Di Parung, jalan hidup Ervan berubah. Dirinya terpisah dari rombongan pengamen saat lari menghindari petugas Satpol PP. Ervan beristirahat di masjid daerah Kemang Bogor dan bertemu dengan orang baik yang mau mengangkatnya sebagai anak.
"Di masjid ketemu pak RT, saya ditanya-tanya terus diangkat anak. Namun hanya empat bulan karena pak RT meninggal, saya lalu diangkat anak oleh orang lain bernama Mbah Eli," sambungnya.
Tujuh bulan setelahnya, Ervan dikirim ke Pusat Pelayanan Terpadu Pemberdayaan Perempuan dan Anak (P2TP2A) dan diasuh oleh salah seorang pegawainya bernama Wiwid. Saat itulah Ervan disekolahkan hingga jenjang SMP.
"Sempat dipesantrenin juga selama tiga tahun. Setelah itu ditarik sama panti di Bogor untuk dilatih kerja," ungkapnya.
Sampai September lalu, Ervan yang semakin rindu untuk pulang, berusaha mencari keterangan tentang kampung halamannya di internet. Berbekal kata kunci yang tepat, Ervan berhasil menemukan titik terang.

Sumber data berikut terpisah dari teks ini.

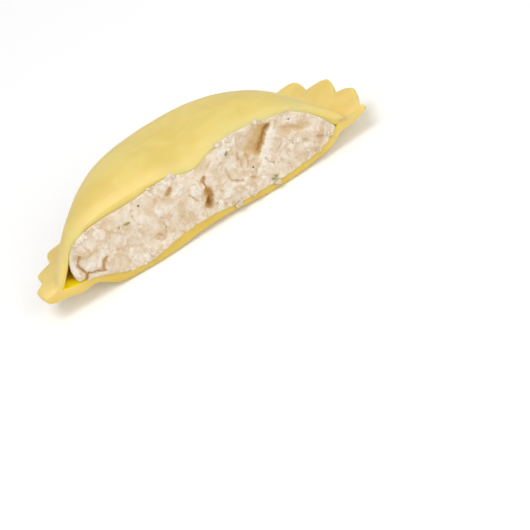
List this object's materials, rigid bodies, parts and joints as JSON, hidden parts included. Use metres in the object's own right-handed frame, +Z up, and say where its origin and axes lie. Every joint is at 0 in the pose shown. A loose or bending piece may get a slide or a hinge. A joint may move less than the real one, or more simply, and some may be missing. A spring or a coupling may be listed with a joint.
{
  "type": "half raviolo",
  "caption": "Large round stuffed pasta piece cut in half: fluted rim, domed upper sheet, flat lower sheet and a mound of soft cheese filling showing at the cut.",
  "frame": {"origin": "bottom centre of the bounding box, on the surface the piece rests on", "axes": "+X along the cut, towards its right end seen from the cut side; the cut faces -Y; +Z up"},
  "size_m": [0.0698, 0.0352, 0.018],
  "materials": {
    "egg_pasta": "cooked egg dough, matt and slightly translucent",
    "ricotta_filling": "crumbly cream-coloured soft cheese"
  },
  "bodies": {
    "root": {"top_sheet": "egg_pasta", "bottom_sheet": "egg_pasta", "filling": "ricotta_filling"}
  },
  "joints": []
}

"Yang saya inget Pak Parno (ayah), Bu Tanti (ibu) dan Mbak Ajeng (kakak). Sama saya ingat rumah saya dekat Pasar Gonggang. Saya ingat sekali namanya karena nenek dulu sering ajak saya ke pasar," katanya.
Ervan semakin yakin setelah menelusuri Pasar Gonggang melalui aplikasi Google Street View. Menurutnya, bangunan Pasar Gonggang masih persis seperti waktu dirinya masih kecil dulu.
"Saya lapor kepada kepala panti yang kemudian menghubungi Dinas Sosial Solo dan sekitarnya, termasuk Sragen. Selang beberapa hari petugas panti datang membawakan saya foto. Benar itu foto keluarga saya," ujarnya haru.
Ternyata, lanjut Ervan, informasi dari panti sosial Kota Bogor tersebut ditindaklanjuti oleh Dinas Sosial Sragen yang langsung mendatangi rumah Suparno untuk memastikan informasi tersebut.
"Lalu ayah saya bersama petugas Dinsos Sragen datang ke Bogor untuk menjemput. Setelah merampungkan proses, hari ini saya bisa sampai rumah lagi," ujar Ervan.
Suparno mengaku bersyukur bisa kembali dipertemukan dengan anaknya. Dirinya berterima kasih kepada seluruh pihak, termasuk orang-orang yang berbaik hati mengasuh anaknya.
"Terima kasih kepada seluruh pihak. Saya berharap ini jadi pengalaman bagi orang tua yang lain untuk lebih mengawasi anaknya dengan baik," pungkasnya.